SET PROBLEM => Up to and including the line containing "raised, scalloped rim.", please reproduce the lines of the listing below, starting from the top.

RECORD EXCERPTS =>
┌──

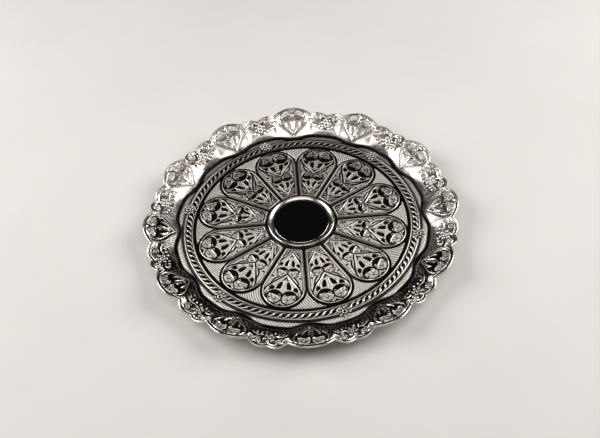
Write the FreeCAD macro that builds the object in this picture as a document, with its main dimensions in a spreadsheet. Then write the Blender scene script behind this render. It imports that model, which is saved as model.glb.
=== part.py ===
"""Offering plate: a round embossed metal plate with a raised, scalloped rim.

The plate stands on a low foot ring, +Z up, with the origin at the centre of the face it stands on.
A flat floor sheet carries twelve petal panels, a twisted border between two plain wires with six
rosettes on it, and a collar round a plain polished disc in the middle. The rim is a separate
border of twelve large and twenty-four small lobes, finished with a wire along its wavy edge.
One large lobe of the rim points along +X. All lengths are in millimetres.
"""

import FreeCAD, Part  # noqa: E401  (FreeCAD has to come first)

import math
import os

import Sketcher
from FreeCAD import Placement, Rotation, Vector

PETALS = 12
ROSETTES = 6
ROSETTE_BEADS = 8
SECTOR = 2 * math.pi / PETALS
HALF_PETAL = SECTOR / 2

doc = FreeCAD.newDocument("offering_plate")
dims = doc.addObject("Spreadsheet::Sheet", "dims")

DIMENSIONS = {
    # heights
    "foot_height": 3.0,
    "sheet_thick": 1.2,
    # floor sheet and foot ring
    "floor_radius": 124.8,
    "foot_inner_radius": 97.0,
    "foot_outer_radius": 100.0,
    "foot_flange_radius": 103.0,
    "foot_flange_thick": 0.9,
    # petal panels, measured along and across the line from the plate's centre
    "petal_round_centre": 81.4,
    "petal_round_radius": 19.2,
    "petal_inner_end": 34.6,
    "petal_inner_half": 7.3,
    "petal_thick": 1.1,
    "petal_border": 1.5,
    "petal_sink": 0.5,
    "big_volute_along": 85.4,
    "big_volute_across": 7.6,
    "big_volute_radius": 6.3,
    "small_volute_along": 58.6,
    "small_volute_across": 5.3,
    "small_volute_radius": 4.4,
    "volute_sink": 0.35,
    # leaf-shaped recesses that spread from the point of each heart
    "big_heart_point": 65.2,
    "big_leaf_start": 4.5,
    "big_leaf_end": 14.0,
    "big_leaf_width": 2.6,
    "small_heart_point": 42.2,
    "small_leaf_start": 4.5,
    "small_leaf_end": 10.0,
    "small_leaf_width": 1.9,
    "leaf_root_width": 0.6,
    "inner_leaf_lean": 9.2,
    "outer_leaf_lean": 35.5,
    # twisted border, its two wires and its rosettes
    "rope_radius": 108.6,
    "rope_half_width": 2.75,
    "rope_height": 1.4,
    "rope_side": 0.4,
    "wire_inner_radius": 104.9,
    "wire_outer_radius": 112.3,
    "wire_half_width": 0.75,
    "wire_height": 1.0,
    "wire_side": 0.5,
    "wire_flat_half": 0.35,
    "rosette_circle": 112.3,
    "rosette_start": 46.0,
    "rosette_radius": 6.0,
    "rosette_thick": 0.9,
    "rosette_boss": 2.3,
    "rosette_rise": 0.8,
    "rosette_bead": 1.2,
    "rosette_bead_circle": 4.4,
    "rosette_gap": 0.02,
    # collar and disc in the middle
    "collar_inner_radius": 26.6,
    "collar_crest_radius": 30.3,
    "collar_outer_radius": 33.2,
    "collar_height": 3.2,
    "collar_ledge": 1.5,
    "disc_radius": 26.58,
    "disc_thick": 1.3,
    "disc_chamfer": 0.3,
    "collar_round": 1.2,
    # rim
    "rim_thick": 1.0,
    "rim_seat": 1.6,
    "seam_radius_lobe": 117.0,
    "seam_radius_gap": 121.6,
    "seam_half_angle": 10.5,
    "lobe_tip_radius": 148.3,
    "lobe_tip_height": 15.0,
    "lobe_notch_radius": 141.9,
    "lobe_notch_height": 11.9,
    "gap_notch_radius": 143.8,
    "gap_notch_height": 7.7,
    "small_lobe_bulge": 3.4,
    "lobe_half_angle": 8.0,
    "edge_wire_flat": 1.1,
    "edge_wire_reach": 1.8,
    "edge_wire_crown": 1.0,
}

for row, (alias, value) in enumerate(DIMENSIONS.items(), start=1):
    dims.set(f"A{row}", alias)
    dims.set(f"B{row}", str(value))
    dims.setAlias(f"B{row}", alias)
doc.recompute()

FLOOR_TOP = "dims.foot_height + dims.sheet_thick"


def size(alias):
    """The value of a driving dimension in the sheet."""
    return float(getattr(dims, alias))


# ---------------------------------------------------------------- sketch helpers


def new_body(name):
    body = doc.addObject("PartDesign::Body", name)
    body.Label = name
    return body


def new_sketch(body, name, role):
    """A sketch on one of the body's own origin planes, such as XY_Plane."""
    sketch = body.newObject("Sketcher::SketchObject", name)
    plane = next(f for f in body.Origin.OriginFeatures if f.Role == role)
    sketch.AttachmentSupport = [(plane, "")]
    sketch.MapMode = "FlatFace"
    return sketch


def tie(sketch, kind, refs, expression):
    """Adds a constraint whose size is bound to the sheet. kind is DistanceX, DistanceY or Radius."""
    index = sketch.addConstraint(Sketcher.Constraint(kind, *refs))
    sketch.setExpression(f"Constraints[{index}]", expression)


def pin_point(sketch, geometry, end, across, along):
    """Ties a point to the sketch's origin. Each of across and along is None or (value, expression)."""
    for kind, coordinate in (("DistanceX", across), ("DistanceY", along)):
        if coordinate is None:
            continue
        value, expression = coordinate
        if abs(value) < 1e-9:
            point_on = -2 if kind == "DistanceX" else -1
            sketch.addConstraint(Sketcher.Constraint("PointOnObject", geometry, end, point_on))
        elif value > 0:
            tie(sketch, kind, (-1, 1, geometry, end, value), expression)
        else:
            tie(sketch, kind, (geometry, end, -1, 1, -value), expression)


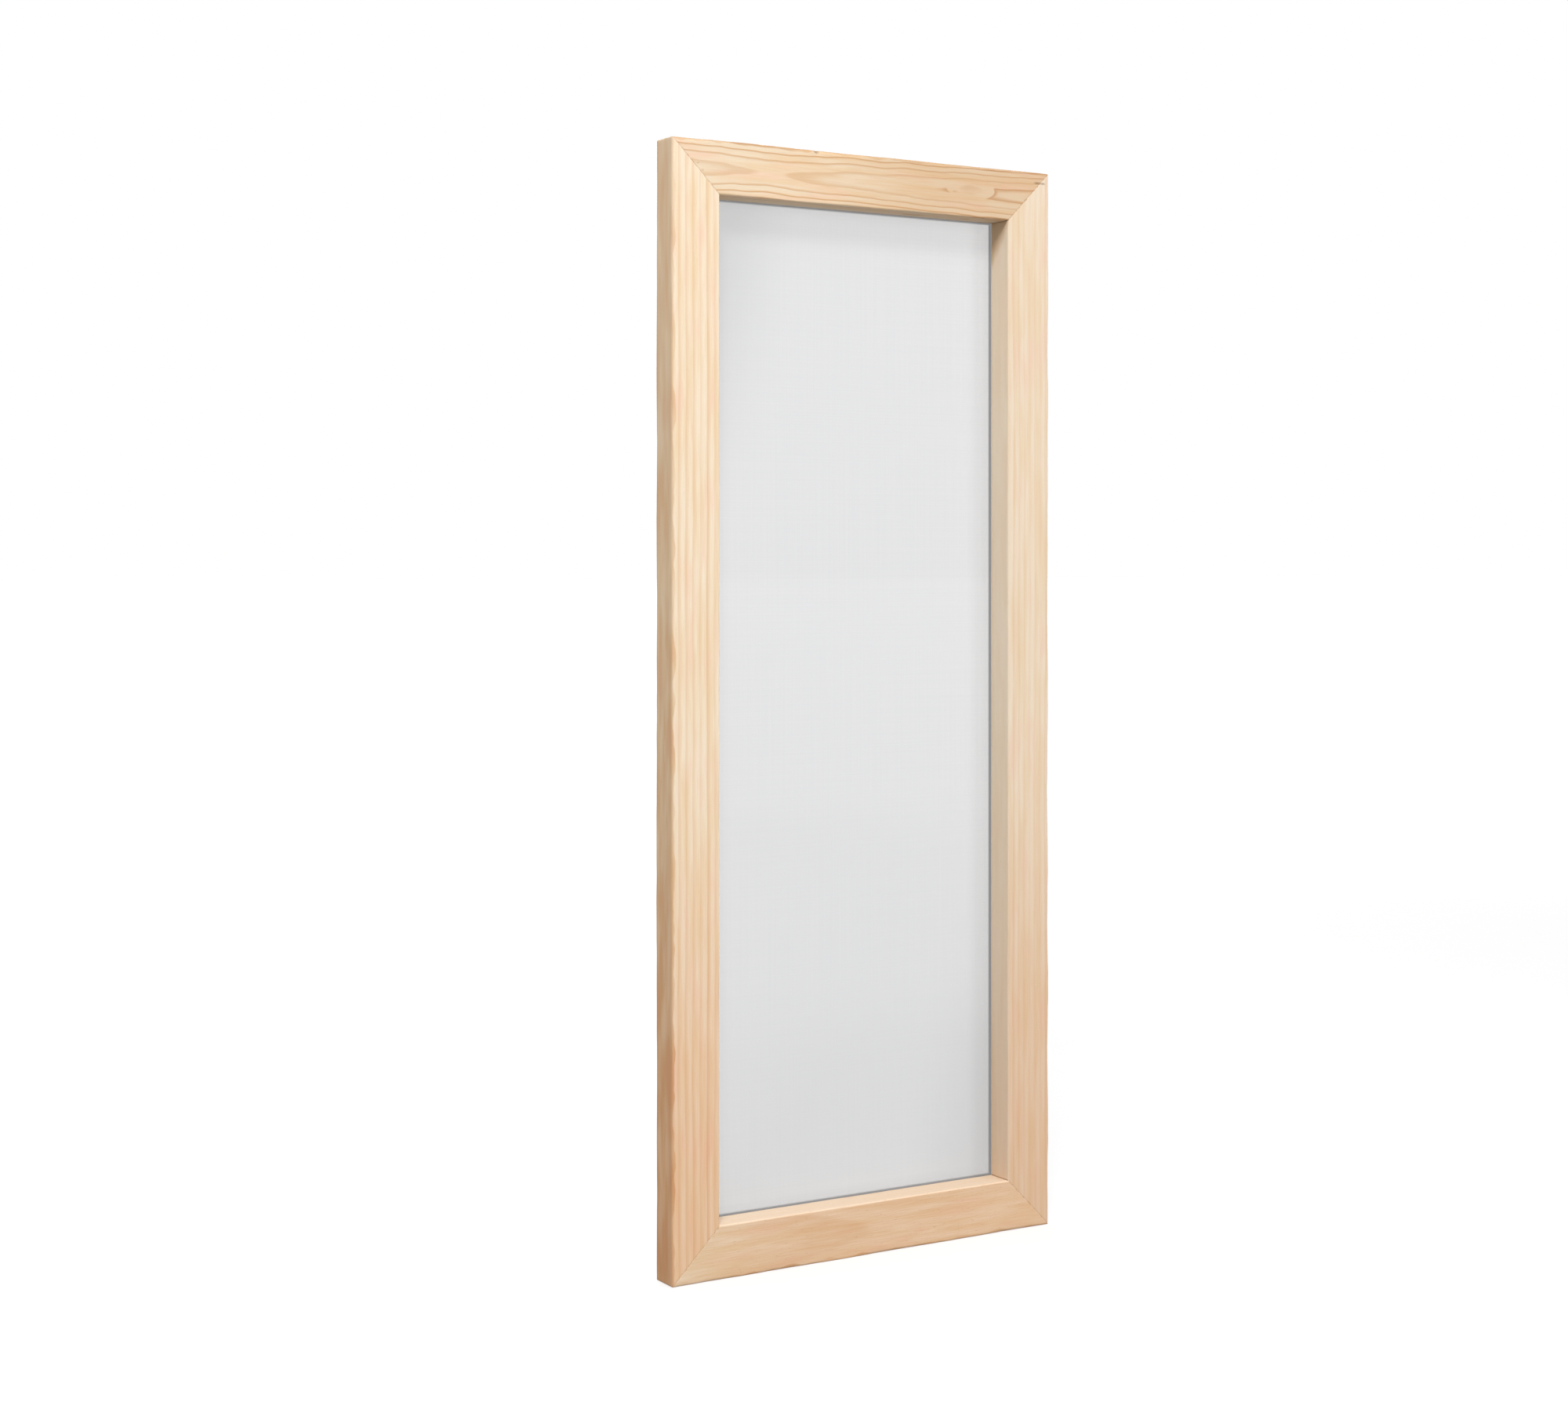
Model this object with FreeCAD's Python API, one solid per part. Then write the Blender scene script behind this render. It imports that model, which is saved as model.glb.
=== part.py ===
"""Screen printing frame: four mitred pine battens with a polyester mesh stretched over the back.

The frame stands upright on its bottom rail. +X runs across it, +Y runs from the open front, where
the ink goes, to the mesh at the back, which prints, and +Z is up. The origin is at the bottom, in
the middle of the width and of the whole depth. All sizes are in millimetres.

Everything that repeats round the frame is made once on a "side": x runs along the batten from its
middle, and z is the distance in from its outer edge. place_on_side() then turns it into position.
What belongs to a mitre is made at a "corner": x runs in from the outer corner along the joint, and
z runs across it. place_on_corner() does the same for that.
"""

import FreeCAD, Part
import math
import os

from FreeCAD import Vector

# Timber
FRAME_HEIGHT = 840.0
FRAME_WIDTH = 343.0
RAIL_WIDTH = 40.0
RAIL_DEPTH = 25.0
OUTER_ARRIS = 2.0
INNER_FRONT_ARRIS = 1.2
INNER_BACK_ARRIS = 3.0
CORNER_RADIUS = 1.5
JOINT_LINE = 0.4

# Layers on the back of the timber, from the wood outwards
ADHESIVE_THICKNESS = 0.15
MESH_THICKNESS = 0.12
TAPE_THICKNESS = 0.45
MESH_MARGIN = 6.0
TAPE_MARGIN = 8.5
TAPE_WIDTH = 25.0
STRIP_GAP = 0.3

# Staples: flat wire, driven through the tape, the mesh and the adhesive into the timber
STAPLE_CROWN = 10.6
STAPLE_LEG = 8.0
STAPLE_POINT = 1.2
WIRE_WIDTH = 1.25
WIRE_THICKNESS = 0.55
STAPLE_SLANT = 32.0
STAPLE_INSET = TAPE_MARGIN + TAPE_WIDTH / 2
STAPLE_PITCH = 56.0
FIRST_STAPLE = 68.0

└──

FINAL ANSWER =>
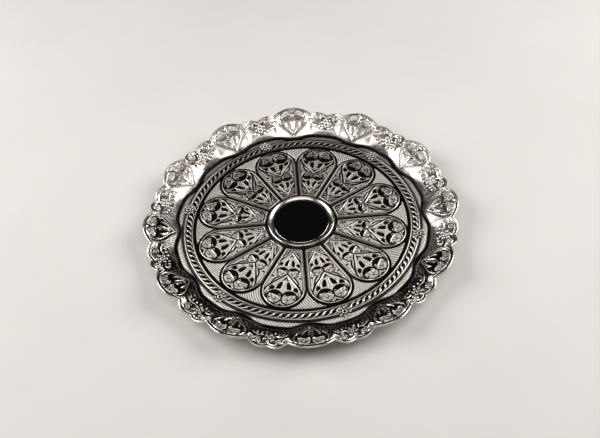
Write the FreeCAD macro that builds the object in this picture as a document, with its main dimensions in a spreadsheet. Then write the Blender scene script behind this render. It imports that model, which is saved as model.glb.
=== part.py ===
"""Offering plate: a round embossed metal plate with a raised, scalloped rim.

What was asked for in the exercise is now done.